A RAY OF LIGHT: Amed Rosario swung at a ball up above even Fletcher’s imagined strike zone and connected in the eighth for a home run that put the Mets back ahead, 6-5. It was a prodigious blast by a genuine prodigy. Amed’s defensive prowess shared center stage with his bat in the bottom of the inning when he bailed out Jerry Blevins (the pitcher of record who’d hit Daniel Murphy to start the inning) and AJ Ramos (who proceeded to string a tightrope across the scoreboard by loading the bases with two out). Matt Wieters, who left his running shoes in his locker along with his normal uniform, grounded a ball to Rosario’s right. No Met shortstop since the brief heyday of Ruben Tejada would have made a successful play. Rosario, however, is the next-generation model and he did. Threw a little high, but Wieters is torpid, and besides, reeling in the occasionally wayward throw is what Dominic Smith is for.

SUNBURST: Ramos, Collins’s 44th pitcher of the game (thus explaining why he suddenly wears 44), returned to his tightrope in the bottom of the ninth. He retired the inning’s first two Nats — including ex-Met Alejandro De Aza, who compared vengeful notes with Tommy Milone and proceeded to improve on them by tripling, doubling and driving in the tying run on a sac fly — but then Junior gave up a single to Adam Lind. Lind was pinch-run for by pitcher Edwin Jackson…one of those details which seems worth noting, if you don’t mind a little foreshadowing.

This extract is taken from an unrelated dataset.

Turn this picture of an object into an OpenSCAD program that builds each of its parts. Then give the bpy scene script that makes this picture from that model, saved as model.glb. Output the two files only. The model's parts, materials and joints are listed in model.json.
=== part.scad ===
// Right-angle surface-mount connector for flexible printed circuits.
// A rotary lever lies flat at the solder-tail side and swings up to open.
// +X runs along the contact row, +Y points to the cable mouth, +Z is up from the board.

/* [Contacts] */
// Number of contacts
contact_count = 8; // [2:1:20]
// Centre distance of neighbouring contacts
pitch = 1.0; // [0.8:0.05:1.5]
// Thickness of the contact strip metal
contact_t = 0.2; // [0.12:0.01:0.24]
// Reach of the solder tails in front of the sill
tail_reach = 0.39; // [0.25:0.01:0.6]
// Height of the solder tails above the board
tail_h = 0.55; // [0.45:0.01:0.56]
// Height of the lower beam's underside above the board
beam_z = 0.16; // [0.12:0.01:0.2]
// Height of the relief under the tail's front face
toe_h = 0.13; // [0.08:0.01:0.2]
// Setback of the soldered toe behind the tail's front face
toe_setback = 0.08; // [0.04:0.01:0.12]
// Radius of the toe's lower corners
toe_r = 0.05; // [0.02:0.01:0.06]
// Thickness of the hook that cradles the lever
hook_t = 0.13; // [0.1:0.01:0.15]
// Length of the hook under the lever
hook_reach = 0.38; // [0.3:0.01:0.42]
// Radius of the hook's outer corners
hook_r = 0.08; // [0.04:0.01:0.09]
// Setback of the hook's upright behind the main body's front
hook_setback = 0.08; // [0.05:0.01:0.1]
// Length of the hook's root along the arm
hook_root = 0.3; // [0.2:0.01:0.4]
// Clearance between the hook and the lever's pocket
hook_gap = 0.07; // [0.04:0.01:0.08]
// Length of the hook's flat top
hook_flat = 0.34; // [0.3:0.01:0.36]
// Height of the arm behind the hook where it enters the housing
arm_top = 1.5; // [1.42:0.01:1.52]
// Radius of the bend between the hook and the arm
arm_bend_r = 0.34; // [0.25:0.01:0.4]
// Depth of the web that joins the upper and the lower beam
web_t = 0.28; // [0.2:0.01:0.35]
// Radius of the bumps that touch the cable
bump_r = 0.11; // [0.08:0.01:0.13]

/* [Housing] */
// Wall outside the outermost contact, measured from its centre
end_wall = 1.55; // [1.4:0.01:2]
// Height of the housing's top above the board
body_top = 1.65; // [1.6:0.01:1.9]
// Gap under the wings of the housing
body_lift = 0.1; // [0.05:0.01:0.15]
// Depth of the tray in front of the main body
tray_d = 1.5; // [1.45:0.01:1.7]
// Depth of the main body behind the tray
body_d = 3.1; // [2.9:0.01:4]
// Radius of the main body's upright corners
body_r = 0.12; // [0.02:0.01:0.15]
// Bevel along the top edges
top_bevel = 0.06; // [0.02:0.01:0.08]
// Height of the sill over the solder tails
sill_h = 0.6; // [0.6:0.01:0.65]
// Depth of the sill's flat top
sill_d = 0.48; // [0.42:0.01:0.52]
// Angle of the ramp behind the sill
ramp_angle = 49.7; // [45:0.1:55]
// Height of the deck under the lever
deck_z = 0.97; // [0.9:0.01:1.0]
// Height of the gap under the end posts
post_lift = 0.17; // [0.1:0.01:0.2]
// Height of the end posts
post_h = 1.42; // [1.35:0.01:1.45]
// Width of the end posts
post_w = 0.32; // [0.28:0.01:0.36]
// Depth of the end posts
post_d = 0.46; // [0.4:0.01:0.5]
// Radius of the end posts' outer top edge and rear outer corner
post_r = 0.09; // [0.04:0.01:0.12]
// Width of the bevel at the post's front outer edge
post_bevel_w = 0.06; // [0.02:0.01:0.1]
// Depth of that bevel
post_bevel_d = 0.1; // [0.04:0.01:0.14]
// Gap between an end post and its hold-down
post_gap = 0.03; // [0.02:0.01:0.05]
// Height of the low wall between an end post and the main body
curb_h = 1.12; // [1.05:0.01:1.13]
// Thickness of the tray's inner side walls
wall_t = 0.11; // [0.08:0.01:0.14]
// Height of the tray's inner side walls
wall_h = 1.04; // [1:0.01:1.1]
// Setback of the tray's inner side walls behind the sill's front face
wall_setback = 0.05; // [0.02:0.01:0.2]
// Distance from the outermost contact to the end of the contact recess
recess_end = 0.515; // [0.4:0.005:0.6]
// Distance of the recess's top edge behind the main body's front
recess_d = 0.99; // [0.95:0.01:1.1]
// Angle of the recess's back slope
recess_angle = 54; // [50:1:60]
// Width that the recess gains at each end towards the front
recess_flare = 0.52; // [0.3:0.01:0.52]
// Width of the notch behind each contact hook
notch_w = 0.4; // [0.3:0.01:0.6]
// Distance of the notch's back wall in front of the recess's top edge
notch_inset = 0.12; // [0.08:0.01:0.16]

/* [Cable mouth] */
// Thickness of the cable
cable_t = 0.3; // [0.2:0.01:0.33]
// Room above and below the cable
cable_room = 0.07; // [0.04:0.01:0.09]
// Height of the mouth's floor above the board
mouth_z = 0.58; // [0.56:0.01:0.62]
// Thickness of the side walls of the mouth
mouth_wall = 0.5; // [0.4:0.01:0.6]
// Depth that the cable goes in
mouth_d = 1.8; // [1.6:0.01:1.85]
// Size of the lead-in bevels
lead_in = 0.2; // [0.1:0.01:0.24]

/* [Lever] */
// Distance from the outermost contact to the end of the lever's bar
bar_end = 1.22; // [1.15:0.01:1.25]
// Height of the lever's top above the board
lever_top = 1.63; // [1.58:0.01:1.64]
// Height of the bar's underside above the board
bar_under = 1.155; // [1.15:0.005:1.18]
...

Murph, the grandmaster of getting even, was up next. Murph hadn’t to this point in the series registered a base hit versus his former club. Yeah, like that was gonna remain the case. Of course Murph shot a ball right of second, all but destined to split the gap between Juan Lagares in center and Travis Taijeron in right. One of them is a Gold Glove outfielder. One of them decidedly is not and is never going to be. Guess whose glove touched the ball first without picking it up. Murph definitely had himself a double. Jackson maybe had himself the tying run.

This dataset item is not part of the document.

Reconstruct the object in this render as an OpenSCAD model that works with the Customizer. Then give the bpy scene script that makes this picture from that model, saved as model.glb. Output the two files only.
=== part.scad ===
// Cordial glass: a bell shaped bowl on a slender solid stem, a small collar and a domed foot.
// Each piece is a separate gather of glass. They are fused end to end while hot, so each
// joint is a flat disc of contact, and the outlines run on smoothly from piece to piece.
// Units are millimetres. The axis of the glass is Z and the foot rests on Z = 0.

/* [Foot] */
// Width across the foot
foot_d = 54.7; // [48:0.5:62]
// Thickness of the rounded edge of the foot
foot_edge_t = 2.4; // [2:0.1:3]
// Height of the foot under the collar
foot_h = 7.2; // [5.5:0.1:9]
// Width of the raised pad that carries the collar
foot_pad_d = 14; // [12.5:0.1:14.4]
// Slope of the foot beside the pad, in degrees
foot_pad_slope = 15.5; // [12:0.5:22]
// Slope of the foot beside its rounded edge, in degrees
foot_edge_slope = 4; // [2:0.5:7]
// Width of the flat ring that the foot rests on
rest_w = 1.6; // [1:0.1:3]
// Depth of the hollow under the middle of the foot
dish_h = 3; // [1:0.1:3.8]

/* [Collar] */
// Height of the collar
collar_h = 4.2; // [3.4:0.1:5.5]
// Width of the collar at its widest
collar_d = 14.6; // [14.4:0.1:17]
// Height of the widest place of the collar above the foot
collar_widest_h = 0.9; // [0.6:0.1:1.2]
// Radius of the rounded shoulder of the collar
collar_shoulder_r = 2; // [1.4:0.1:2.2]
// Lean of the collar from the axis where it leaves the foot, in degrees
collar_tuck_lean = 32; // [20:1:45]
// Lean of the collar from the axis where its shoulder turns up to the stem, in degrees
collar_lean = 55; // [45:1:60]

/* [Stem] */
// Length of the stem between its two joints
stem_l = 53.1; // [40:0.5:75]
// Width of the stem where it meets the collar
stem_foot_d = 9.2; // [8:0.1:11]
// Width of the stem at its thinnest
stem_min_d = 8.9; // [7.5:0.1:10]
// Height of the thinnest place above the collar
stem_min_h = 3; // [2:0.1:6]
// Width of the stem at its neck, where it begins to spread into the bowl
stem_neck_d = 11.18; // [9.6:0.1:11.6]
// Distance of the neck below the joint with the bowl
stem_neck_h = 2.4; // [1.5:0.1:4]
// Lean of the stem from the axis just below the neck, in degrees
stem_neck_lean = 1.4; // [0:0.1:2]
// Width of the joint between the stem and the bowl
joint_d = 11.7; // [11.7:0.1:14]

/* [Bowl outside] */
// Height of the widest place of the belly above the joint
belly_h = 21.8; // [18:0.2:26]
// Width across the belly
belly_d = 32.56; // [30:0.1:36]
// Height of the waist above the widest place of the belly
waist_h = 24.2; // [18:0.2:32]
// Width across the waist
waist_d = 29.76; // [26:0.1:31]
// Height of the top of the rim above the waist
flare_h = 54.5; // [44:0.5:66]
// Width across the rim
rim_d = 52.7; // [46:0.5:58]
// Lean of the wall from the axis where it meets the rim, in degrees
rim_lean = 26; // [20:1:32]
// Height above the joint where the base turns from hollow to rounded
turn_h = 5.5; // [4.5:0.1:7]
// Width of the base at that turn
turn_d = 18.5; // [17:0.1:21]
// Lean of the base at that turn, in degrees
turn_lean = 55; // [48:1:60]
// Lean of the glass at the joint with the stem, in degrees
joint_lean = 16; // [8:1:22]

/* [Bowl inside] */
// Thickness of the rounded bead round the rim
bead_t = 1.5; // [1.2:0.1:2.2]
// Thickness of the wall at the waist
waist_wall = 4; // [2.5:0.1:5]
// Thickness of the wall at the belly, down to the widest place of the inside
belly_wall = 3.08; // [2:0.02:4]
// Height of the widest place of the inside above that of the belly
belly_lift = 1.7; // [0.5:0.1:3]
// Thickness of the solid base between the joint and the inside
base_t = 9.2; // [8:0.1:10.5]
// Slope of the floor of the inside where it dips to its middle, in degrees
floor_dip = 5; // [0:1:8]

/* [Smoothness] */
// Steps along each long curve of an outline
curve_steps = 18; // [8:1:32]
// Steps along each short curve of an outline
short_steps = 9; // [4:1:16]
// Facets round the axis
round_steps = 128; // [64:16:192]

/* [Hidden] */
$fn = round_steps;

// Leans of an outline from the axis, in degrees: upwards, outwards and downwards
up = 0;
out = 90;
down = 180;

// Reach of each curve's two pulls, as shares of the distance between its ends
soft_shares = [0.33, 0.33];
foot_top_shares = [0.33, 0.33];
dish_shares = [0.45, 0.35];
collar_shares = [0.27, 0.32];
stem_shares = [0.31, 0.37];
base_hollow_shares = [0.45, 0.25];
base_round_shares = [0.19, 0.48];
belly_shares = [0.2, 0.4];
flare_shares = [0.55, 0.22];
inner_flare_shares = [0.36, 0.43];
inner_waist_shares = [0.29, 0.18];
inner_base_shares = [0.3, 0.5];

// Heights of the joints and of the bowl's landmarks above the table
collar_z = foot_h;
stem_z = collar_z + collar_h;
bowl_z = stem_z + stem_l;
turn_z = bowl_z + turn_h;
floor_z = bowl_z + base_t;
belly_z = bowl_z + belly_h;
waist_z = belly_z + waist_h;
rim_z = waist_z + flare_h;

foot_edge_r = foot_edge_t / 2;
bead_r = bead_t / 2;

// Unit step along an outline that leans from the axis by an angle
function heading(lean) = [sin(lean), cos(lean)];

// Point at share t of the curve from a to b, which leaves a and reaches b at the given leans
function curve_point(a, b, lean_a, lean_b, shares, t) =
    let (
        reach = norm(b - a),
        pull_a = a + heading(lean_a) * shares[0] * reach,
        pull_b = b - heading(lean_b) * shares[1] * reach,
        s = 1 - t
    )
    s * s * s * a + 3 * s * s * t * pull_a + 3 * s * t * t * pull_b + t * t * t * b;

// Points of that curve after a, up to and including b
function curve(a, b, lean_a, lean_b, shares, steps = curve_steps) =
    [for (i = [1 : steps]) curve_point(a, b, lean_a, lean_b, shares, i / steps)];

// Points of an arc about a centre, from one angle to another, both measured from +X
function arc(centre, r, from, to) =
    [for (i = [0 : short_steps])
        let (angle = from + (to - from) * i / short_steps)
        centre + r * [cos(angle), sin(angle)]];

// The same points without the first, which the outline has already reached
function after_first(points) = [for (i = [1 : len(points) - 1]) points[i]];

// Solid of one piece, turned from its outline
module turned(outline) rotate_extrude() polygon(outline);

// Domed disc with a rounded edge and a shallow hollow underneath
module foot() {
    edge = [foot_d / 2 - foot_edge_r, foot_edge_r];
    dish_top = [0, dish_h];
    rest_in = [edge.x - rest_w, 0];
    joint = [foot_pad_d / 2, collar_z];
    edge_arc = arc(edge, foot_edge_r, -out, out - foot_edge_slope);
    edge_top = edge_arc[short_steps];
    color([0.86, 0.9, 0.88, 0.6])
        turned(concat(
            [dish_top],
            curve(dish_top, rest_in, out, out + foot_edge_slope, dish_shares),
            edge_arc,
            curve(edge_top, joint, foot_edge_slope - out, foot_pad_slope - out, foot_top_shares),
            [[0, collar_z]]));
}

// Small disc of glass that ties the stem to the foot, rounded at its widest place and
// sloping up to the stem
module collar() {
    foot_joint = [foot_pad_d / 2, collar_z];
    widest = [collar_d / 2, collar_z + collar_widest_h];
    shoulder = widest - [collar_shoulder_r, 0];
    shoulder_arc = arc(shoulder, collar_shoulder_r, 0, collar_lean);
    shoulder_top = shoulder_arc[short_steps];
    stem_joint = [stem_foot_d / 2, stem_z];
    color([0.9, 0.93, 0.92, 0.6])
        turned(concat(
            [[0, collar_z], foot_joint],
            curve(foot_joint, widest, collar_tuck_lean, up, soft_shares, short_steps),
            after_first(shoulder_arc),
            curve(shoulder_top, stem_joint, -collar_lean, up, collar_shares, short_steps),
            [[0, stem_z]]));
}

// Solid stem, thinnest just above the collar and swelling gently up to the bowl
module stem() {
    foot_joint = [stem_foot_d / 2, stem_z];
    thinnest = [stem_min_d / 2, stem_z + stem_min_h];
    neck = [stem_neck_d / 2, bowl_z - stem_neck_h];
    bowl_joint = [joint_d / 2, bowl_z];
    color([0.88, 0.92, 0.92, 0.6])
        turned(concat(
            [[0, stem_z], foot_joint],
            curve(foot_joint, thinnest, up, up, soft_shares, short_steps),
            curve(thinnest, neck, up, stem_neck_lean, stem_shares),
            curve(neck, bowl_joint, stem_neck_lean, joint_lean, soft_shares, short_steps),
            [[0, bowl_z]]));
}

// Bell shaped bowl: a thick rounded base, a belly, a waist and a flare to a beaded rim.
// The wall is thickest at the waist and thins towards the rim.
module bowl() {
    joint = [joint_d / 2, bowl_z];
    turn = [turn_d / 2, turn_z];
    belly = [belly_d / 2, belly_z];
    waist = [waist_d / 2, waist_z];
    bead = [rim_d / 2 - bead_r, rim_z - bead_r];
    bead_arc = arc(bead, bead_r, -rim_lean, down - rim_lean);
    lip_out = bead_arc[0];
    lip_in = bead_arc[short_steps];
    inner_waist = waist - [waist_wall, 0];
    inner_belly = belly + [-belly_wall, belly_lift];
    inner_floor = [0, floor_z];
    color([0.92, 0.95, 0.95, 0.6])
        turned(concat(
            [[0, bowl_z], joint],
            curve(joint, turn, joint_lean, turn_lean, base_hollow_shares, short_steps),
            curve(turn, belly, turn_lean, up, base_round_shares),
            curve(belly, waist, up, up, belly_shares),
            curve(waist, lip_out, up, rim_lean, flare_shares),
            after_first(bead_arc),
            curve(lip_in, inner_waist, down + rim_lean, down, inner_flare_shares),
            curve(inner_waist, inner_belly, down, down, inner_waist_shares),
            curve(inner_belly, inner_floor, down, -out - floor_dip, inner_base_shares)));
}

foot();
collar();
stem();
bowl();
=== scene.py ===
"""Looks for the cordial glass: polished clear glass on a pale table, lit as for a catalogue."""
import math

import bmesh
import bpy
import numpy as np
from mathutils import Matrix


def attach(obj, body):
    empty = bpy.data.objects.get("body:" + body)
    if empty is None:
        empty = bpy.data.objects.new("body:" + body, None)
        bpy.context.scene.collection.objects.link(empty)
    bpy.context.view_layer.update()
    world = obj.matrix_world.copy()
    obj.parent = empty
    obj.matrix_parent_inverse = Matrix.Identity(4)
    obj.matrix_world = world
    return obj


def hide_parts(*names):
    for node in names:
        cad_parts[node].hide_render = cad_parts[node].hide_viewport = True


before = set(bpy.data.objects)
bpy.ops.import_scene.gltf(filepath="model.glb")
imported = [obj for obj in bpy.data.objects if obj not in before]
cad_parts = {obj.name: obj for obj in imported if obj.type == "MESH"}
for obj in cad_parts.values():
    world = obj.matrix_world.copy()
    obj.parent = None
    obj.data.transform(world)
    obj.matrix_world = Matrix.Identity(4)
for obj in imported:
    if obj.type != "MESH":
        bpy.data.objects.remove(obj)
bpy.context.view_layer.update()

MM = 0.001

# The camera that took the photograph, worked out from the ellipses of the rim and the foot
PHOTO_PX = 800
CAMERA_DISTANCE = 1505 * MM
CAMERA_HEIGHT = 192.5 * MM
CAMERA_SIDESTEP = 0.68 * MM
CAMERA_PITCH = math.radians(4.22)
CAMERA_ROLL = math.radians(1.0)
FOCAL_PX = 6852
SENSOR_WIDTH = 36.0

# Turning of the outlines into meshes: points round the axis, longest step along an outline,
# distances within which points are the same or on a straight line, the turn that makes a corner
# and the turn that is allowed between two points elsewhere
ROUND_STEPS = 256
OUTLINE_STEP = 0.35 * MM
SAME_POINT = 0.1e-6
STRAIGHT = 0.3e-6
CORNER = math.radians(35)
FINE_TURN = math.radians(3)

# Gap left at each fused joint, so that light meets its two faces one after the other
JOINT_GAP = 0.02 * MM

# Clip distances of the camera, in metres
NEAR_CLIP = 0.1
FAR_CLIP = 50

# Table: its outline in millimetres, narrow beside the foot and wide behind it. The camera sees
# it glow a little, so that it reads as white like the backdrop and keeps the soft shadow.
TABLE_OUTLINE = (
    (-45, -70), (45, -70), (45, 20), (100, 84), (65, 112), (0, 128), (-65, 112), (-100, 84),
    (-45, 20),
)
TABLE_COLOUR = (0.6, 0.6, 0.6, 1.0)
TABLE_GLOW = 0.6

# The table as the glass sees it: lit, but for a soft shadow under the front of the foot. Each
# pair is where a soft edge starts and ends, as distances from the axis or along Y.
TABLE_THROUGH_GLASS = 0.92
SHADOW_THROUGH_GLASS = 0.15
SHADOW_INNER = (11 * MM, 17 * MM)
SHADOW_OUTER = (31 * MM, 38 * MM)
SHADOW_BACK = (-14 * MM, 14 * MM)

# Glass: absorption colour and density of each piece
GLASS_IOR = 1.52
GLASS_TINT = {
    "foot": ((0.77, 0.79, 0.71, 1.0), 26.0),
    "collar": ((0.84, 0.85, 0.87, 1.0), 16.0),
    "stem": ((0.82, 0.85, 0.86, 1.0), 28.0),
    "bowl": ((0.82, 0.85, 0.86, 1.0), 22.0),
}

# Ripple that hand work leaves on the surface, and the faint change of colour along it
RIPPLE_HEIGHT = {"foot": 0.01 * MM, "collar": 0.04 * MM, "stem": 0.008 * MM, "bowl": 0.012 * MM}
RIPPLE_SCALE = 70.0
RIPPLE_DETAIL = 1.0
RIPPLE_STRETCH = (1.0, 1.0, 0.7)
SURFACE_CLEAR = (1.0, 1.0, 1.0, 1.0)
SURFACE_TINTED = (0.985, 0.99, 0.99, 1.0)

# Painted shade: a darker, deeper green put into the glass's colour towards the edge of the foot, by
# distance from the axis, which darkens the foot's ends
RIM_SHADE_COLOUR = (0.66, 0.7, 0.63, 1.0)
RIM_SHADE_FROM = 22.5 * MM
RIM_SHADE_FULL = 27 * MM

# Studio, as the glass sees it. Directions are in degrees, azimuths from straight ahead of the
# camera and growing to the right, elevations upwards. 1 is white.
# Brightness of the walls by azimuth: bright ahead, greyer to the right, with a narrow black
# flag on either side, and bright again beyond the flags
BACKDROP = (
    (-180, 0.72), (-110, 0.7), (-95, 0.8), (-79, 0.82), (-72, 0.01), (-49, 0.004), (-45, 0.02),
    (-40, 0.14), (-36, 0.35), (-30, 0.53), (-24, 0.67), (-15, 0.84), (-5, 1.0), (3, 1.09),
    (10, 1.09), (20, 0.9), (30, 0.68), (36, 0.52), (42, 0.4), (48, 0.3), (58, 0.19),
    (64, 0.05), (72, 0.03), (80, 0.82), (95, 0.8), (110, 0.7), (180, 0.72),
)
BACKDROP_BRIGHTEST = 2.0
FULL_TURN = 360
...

But only maybe. Let’s hear Gary Cohen tell it:

“Murph has twenty home runs for the year. And he hits one up the middle, that’s a base hit. Jackson around second, he’ll go to third. It goes under the glove of Taijeron! Picked up by Lagares, Jackson trying to score! The relay by Cabrera to the plate…Jackson is…OUT and the BALLGAME IS OVER! Jackson thrown out at the plate to end the ballgame! Taijeron mishandled it in right, so they sent Jackson home, Lagares picked it up, got it to Cabrera, [who] threw a strike to d’Arnaud, out at the plate, and the Mets hang on to win, six to five! Wow!”

There’s a whole other game ahead of us tonight, so let’s leave it at “Wow!”

4 comments to Like Day and Night

  • Andrew in Boynton

    I just knew de Aza would do everything in his power to haunt us, much as he did in a Met uniform…his current BA notwithstanding. But El Niño proved he is going to step up for this team.

  • LeClerc

    7 Arms to Sundown.

  • Dave

    Let’s hope that tonight’s game proves to be the end of the Players Weekend era.

  • Curt

    Murphy was gonna yank one to beat us. I knew it. Even after watching a GREAT last play (Was it worth waiting 3 hours for? Don’t know) I had to double check the recap to be sure he hadn’t.

    Even if we lose the late game, splitting in DC is better than I expected.

    And we won a game on a Sunday! Of course we may also lose one.